Call-to-Action: Start Leading with Questions Today
In your next meeting, try this simple 3-step exercise:
Pause a full 10 seconds before giving an answer. This will seem like an eternity to you… but it will feel like you are deeply thinking and contemplating a great answer for them.
Ask one powerful question instead of giving an answer. Start creating your own powerful questions list - there are literally hundreds once you start practicing.
Then, ask another powerful question. Take notice of what is happening in the room.
Closing:
Why Leading With Questions Makes You A Better Leader and Leads To Better Outcomes:
Great leadership isn’t about having all the answers—it’s about cultivating a culture where curiosity, collaboration, and critical thinking thrive. By leading with questions, you empower your team, foster innovation, and build trust. And in the process, you free yourself from being the bottleneck, allowing you to focus on what matters most.

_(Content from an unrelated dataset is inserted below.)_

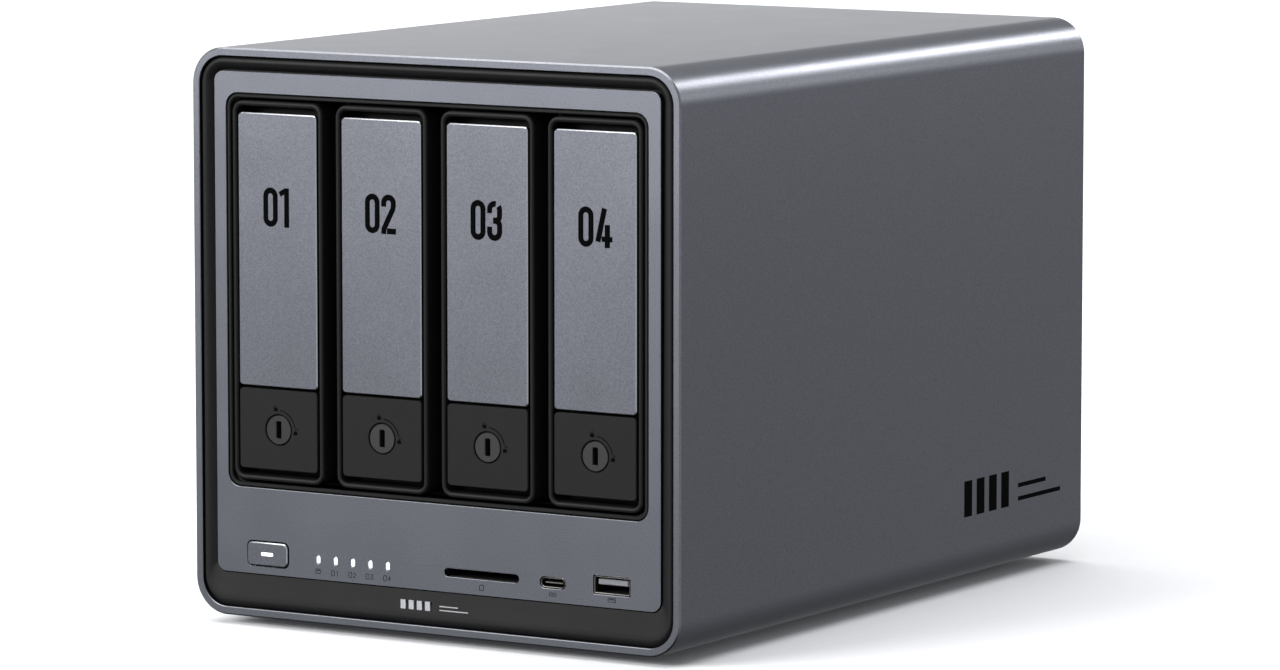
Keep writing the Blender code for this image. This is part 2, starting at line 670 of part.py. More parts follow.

Great Leaders Ask the Right Questions
The ability to ask the right questions is one of the most underappreciated yet powerful skills a leader can develop. It's not just about curiosity—it's about precision, timing, and intent. Great leaders use questions strategically to guide their teams, uncover opportunities, and navigate challenges. They understand that questions are not merely tools for gathering information; they are catalysts for innovation, trust, and clarity.
Why Questions Matter in Leadership?
Leaders are often seen as the ones with answers, but truly transformative leaders flip this dynamic. They realize that their role isn’t to have all the answers—it’s to bring out the best thinking in others.